À l’Ensae ParisTech, les élèves qui ont pris la voie Actuariat doivent, sur les 13 matières obligatoires, suivre quatre cours liés aux questions financières : instruments financiers, introduction aux mathématiques financières et modélisation mathématique, gestion de portefeuille et introduction à la gestion des risques. Et, s’ils le souhaitent, ils peuvent suivre des enseignements supplémentaires dispensés dans la voie Finance et gestion des risques. Certains choisissent également de suivre le cours Valorisation et couverture d’actifs dérivés, assez pointu.

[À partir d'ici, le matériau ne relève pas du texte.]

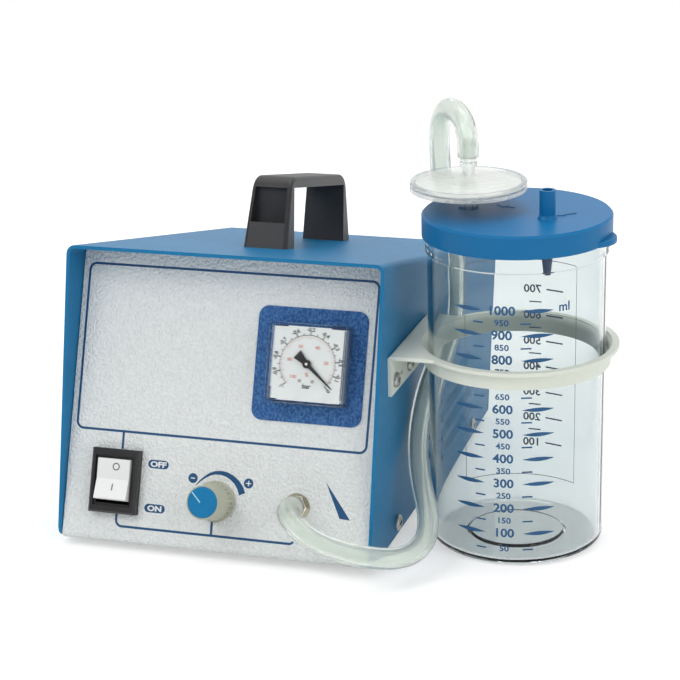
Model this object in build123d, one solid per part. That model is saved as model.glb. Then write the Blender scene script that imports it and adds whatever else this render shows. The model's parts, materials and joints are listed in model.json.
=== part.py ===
from build123d import *
from math import cos, pi, radians, sin, tan
import os

# Vacuum aspirator with a collection jar beside its case.
# Millimetres. X to the right, Y to the back, Z up from the bench.
# The pieces are drawn from the case's left front bottom corner, and moved at the
# end so that the origin is the middle of the footprint on the bench.

# Case
case_width = 187.0
case_lean = 13.0
front_edge_length = 168.5
top_length = 257.5
sheet = 2.0
bend_radius = 5.0
foot_height = 4.5
foot_radius = 9.0
foot_inset = 30.0
panel_rake = 20.5
panel_gap = 0.5
rear_inset = 3.0
side_flange_height = 16.0
cover_screw_height = 12.0
cover_screw_front = 53.0
cover_screw_back = 215.0
louvre_count = 4
louvre_pitch = 12.0
louvre_length = 84.0
louvre_slot = 3.0
louvre_start = 122.0
louvre_height = 20.0

# Handle, placed along the sloping top
handle_start = 73.0
handle_length = 127.0
handle_leg = 14.5
handle_width = 24.0
handle_flare = 1.5
handle_shift = -0.8
handle_edge = 2.5
handle_height = 42.0
handle_grip = 6.5
handle_taper = 10.0
handle_wall = 2.4
handle_corner = 11.0
handle_pocket_low = 15.0
handle_pocket_arch = 30.0
handle_screw_radius = 2.5
handle_screw_depth = 9.0

# Front panel controls, measured along the panel from its bottom fold
switch_u = 33.5
switch_v = 36.0
switch_width = 28.5
switch_height = 36.5
switch_lip = 6.0
switch_step = 1.4
switch_depth = 22.0
rocker_width = 19.5
rocker_height = 24.5
rocker_tilt = 7.0
rocker_gap = 0.5
knob_u = case_width / 2 + 0.5
knob_v = 30.1
knob_radius = 10.2
knob_base_radius = 11.5
knob_depth = 21.0
knob_gap = 0.8
knob_flutes = 24
knob_flute_radius = 0.8
knob_cap_radius = 8.75
knob_cap_height = 2.4
shaft_radius = 3.0
shaft_gap = 0.05
valve_size = 22.0
valve_depth = 26.0
valve_spigot_drop = 18.0
valve_spigot_length = 10.0
gauge_u = case_width - 42.9
gauge_v = 110.7
gauge_size = 45.0
gauge_depth = 14.5
gauge_wall = 1.6
gauge_flange = 8.4
gauge_plate = 64.0
gauge_plate_u = case_width - 44.4
gauge_plate_v = 109.9
gauge_plate_thickness = 0.6
gauge_plate_corner = 6.0
gauge_case_radius = 20.0
gauge_case_depth = 22.0
gauge_can_wall = 3.0
gauge_dial_hollow = 6.0
gauge_stem_radius = 5.0
gauge_stem_length = 14.0
gauge_spigot_length = 12.0
dial_gap = 0.3
dial_side = gauge_size - 2 * gauge_wall - 2 * dial_gap
dial_thickness = 0.8
dial_corner = 1.5
needle_length = 19.8
needle_tail = 7.9
needle_paddle = 2.9
needle_angle = -40.5
dial_pin_x = 3.7
dial_pin_y = -9.4
inlet_u = case_width - 45.2
inlet_v = 31.5
inlet_nut = 12.0
inlet_nut_height = 4.0
inlet_flange_radius = 7.6
inlet_flange_height = 1.2
nipple_radius = 3.0
nipple_barb_radius = 3.45
nipple_bore = 2.0
nipple_reach = 15.0
nipple_barb_length = 3.2
inlet_thread_radius = 5.0
inlet_thread = 16.0
inlet_spigot = 28.0

# Jar, bracket and lid
jar_offset = 62.3
jar_y = 84.0
jar_base_radius = 48.8
jar_top_radius = 49.8
jar_collar_radius = 50.6
jar_collar_height = 9.0
jar_wall = 2.8
jar_height = 187.0
jar_foot_radius = 28.4
jar_foot_rise = 1.2
jar_corner = 4.5
ring_rim_radius = 57.0
ring_gap = 0.6
ring_height = 116.0
ring_sleeve = 11.0
ring_bend = 2.6
bracket_front = 40.0
bracket_back = 120.0
bracket_drop = 23.4
bracket_screw_front = 48.0
bracket_screw_back = 76.0
bracket_screw_drop = 16.0
bracket_pin_y = 61.0
bracket_pin_radius = 1.5
bracket_hole_radius = 1.8
lid_radius = 52.4
lid_top = 190.4
lid_skirt = 12.7
lid_plate = 2.4
lid_gap = 0.35
lid_plug = 6.0
lid_tab_angle = -8.0
lid_tab_radius = 16.0
lid_tab_reach = 4.2
lid_tab_thickness = 3.0
port_x = 19.2
port_y = -10.8
port_radius = 4.4
port_bore = 2.9
port_length = 15.8
port_tail = 9.0
filter_x = -27.4
filter_y = 0.4
filter_radius = 32.3
filter_height = 204.0
filter_rim_drop = 2.9
filter_rim_rise = 2.4
filter_cone_rise = 2.6
filter_nipple_top = 229.5
filter_nipple_radius = 2.9
filter_barb_radius = 3.45
filter_bore = 1.9
filter_seat_radius = 5.6
filter_wall = 1.6
filter_membrane_thickness = 1.6
filter_ring_radius = 5.1
filter_stem_radius = 3.6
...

Pour ceux qui n’auraient pas pu bénéficier de ces enseignements lors de leur cursus initial, l’idée de proposer une formation en économie financière et marchés de la finance aux actuaires en exercice pourrait avoir du sens, sur le même modèle que la formation ERM-CERA, ou la formation Data Science. « Cela permettrait aux assureurs de parler à armes égales avec les salles de marché qui leur servent de contrepartie », note par exemple François Bonnin. Et pourquoi pas, à moyen terme, créer dans les écoles une véritable filière d’actuariat financier, destinée à asseoir la crédibilité des professionnels de l’actuariat dans ce domaine et à convaincre définitivement les banques de créer des équipes pluridisciplinaires.